The California wine industry was catapulted onto the world stage in 1976 when they beat some of France’s most prestigious wines in a blind tasting that came to be known as the “Judgment of Paris”. TIME magazine correspondent George Tabor was the lone journalist at the event and his report sent shock waves through the wine world. In 2012 the American Association of Wine Economists recreated the tasting in an event called the “Judgment of Princeton”. The French wines were from the same producers as those in 1976 but the California wines were replaced by wines from (gasp!) New Jersey.
George Tabor led the event, which featured nine judges from France, Belgium and the United States. This time the top honors were taken home by the French but overall the results were very surprising (as none of the judges were seen gagging).

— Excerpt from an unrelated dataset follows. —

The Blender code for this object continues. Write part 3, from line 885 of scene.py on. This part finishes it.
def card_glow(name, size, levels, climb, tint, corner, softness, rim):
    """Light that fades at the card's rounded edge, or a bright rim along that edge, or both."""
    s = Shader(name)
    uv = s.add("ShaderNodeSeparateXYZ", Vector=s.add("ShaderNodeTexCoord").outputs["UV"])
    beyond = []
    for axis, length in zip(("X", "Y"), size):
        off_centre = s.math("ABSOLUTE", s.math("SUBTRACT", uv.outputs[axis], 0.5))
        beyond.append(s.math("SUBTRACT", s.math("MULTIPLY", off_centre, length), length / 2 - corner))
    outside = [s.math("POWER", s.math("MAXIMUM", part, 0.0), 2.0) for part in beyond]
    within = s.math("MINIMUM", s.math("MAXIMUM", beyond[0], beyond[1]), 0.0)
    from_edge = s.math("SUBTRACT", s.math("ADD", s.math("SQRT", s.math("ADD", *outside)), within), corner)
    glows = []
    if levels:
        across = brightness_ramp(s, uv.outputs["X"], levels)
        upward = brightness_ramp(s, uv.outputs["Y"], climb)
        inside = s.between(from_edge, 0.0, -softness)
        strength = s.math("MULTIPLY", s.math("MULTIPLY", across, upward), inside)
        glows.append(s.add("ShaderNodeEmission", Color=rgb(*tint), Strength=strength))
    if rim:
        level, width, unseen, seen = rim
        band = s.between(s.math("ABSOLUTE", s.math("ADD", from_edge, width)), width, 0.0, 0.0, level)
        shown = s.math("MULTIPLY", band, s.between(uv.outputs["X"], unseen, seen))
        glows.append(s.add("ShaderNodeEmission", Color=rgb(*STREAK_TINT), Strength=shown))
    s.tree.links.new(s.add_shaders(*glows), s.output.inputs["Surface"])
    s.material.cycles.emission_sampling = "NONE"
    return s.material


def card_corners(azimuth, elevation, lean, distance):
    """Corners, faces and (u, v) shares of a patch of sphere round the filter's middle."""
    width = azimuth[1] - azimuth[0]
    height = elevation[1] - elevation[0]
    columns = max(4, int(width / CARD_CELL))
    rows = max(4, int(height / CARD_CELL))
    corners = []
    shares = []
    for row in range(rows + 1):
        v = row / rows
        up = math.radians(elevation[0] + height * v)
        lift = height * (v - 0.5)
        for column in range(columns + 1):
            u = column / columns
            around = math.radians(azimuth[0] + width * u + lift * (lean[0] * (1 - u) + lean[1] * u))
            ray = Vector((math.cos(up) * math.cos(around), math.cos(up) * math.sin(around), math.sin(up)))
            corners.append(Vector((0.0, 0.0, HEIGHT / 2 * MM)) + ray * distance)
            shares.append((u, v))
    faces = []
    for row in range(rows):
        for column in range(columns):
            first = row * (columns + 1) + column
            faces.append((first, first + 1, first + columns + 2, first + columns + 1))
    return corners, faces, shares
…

Joseph Drouhin’s Clos de Mouches from Burgundy was the clear-cut winner in the white category, but New Jersey wineries produced the second, third and fourth place contenders. For the reds, Chateau Mouton-Rothschild and Chateau Haut-Brion from Bordeaux took first and second place respectively, but New Jersey winemakers took solace in the knowledge that both French judges preferred the New Jersey reds over the Bordeaux. They were also quick to point out that consumers could buy a couple of cases of their wine for the price of a single bottle of the Bordeaux.
“We were very close to having our very own Bottle Shock moment,”¹ said Cifelli. “When you ran an analysis of the scores it was basically a tie. There was no statistical difference in quality.”

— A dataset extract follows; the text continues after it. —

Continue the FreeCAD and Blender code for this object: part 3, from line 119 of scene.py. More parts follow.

The American Association of Wine Economists reported,
A statistical evaluation of the tasting, conducted by Princeton Professor Richard Quandt, further shows that the rank order of the wines was mostly insignificant … From a statistically viewpoint, most wines were undistinguishable. Only the best white and the lowest ranked red were significantly different from the others wines.²
So what do you know? Apparently there are some impressive wines being made right here in New Jersey and as soon as I am able I’m headed to wine country. New Jersey wine country that is. And I’ll be sure to visit the world’s largest light bulb and Lucy the Elephant while I’m on the road.

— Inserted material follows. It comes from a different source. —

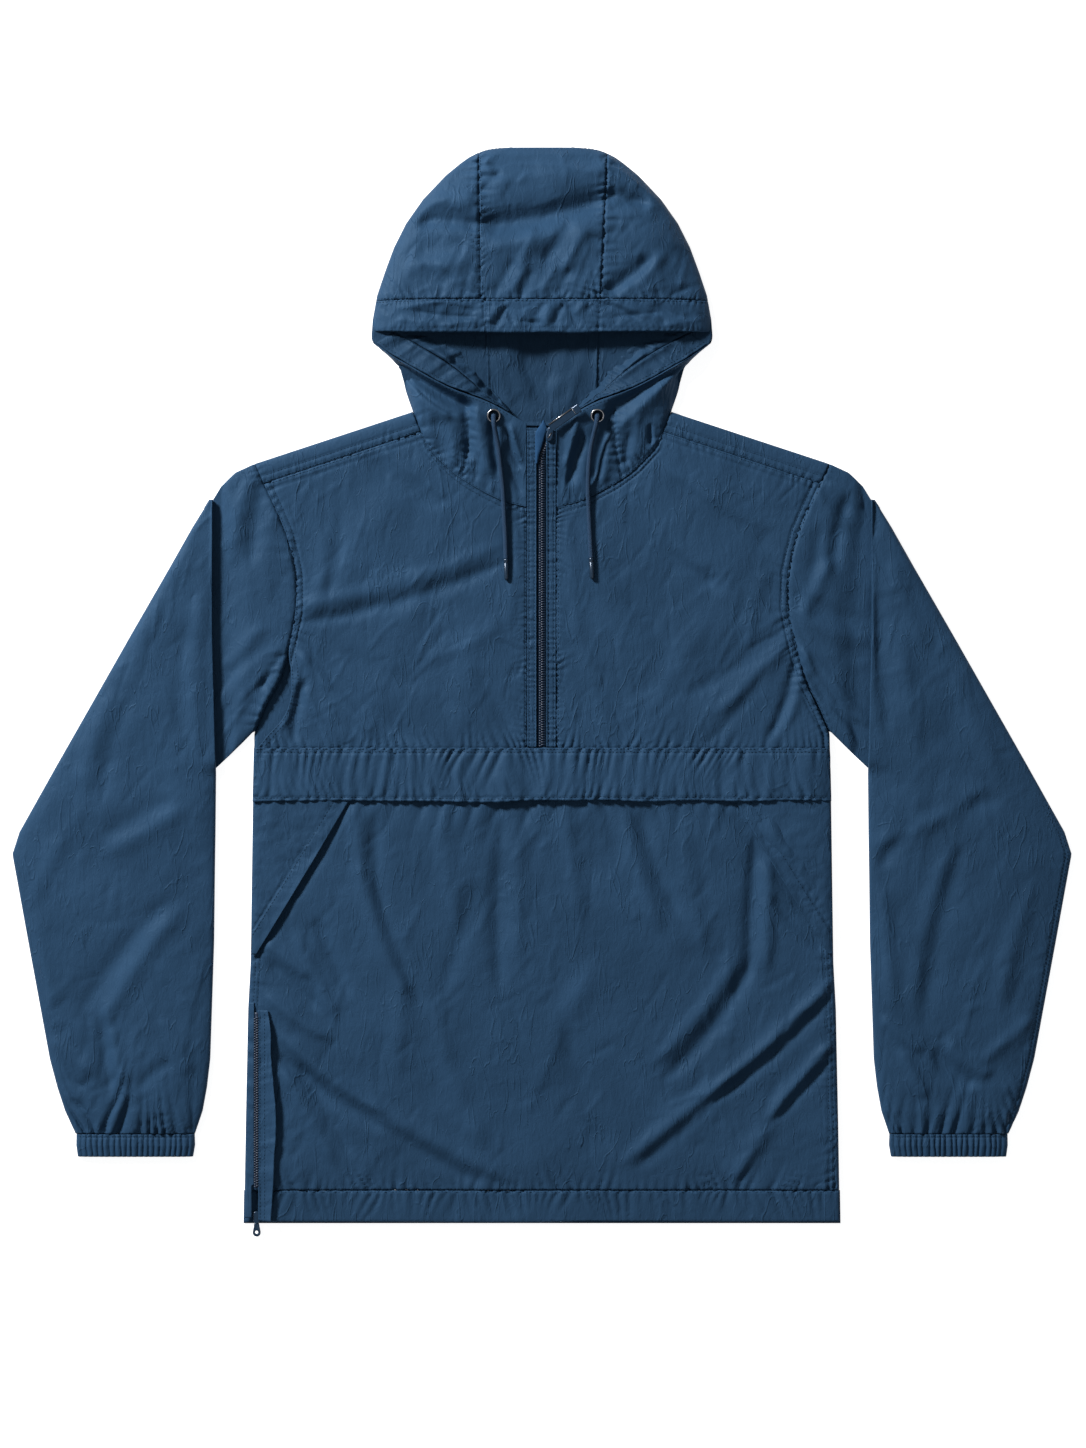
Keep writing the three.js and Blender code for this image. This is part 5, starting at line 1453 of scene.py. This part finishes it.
def make_side_zip():
    y = np.linspace(HEM_EDGE_Y + 4, -286, 121)[:, None]
    inner = np.where(y < HEM_SEAM_Y + 5, SIDE_ZIP_X - 4.4, SIDE_ZIP_X - 2)
    strip = grid_of(mix(-body_half(y) + 1, inner, np.linspace(0, 1, 9)[None, :]), y, side_strip_surface)
    cloth("side_zip_strip", strip, Cut(10, 198, 0.0015), coarse=False)

    def coil_top(x, y):
        return body_top(x, y) + LAYER_STEP

    def tooth_place(y):
        return SIDE_ZIP_X, y, float(coil_top(np.array(SIDE_ZIP_X), np.array(y))) + 0.3

    y = np.linspace(HEM_SEAM_Y + 3, SIDE_ZIP_TOP_Y, 101)[:, None]
    coil = grid_of(SIDE_ZIP_X + np.linspace(-1.4, 1.4, 5)[None, :], y, coil_top)
    cloth("side_zip", coil, Cut(10, 161, 0.00049), slot="zip_coil", coarse=False)
    make_teeth("side_zip_teeth", tooth_place, HEM_SEAM_Y + 4, SIDE_ZIP_TOP_Y - 2)
    make_side_flap()


Flap = namedtuple("Flap", "y width")
SIDE_FLAP = [Flap(HEM_EDGE_Y + 1.5, 12), Flap(-450, 15), Flap(-400, 16), Flap(-340, 13), Flap(-293, 9)]


def make_side_flap():
    """Flap over the side zip, sewn along the zip and free on its other edge, which stands up."""
    low_y, high_y = SIDE_FLAP[0].y, SIDE_FLAP[-1].y
    y = np.linspace(low_y, high_y, 121)[:, None]
    u = np.linspace(0, 1, 21)[None, :]
    width = look_up(SIDE_FLAP, "width", y) + 1.2 * wobble(y, 24, 191)
    x, y = np.broadcast_arrays(SIDE_ZIP_X + 1.8 + width * u, y)
    lift = LAYER_STEP + 0.4 + 3.4 * u**1.6 * smooth((high_y - y) / 20 + 0.15)
    ripple = 0.55 * wobble(y + 2 * u, 9, 193) + 0.35 * wobble(y - 0.3 * x, 4, 195)
    ripple += 0.5 * wobble(y, 21, 197) * u
    grid = grid_of(x, y, body_top(x, y) + lift + ripple * smooth(u * 4))
    cloth("side_zip_flap", grid, Cut(16, 194), wall=1.0, coarse=False)
    sew("body", grid, ("left", 1.6), ("left", 6.0))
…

¹Bottle Shock is a movie about the original Judgment of Paris
²http://www.wine-economics.org/the-judgment-of-princeton/
1. 2009 Joseph Drouhin, Beaune Clos des Mouches, Burgundy
2. 2010 Unionville Vineyards, Pheasant Hill Chardonnay, New Jersey
3. 2010 Heritage Vineyards, Chardonnay, New Jersey
4. 2010 Silver Decoy Winery, “Black Feather” Chardonnay, New Jersey
5. 2009 Domaine Leflaive, Puligny Montrachet, Burgundy
6. Tied 2010 Bellview Winery, Chardonnay, New Jersey
6. Tied 2009 Marc-Antonin Blain, Bâtard Montrachet Grand Cru, Burgundy
8. 2008 Amalthea Cellars, Chardonnay, New Jersey
9. 2010 Ventimiglia Vineyard, Chardonnay, New Jersey
10. 2008 Jean Latour-Labille, Meursault-Charmes 1er Cru, Burgundy
JUDGMENT OF PRINCETON, RESULTS RED;
1. 2004 Chateau Mouton Rothschild, Pauillac, Bordeaux
2. 2004 Chateau Haut Brion, Pessac-Leognan, Bordeaux
3. 2010 Heritage Vineyards, BDX (Bordeaux style blend), New Jersey
4. 2004 Chateau Montrose, St. Estephe, Bordeaux
5. 2007 Tomasello Winery, Oak Reserve Cabernet Sauvignon, New Jersey
6. 2004 Chateau Leoville-Las Cases, Saint-Julien, Bordeaux
7. 2010 Bellview Winery, Lumiere (Bordeaux style blend), New Jersey
8. 2008 Silver Decoy Winery, Cabernet Franc, New Jersey
9. 2008 Amalthea Cellars, Europa VI (Bordeaux style blend), New Jersey
10. 2008 Four JG’s Vineyards, Cabernet Franc, New Jersey
I’ve learned so much from this post – I’m going to drop random facts into the next conversation I have in the company of wine friends!!
That could make for some interesting conversation. “This wine has the distinctive aroma of petroleum. Is it from Newark, New Jersey?”
Great to have another NJian! I love Lucy- how can you not?
NJians – What exit! What exit! I love Lucy too, but Fred and Ethel stole the show.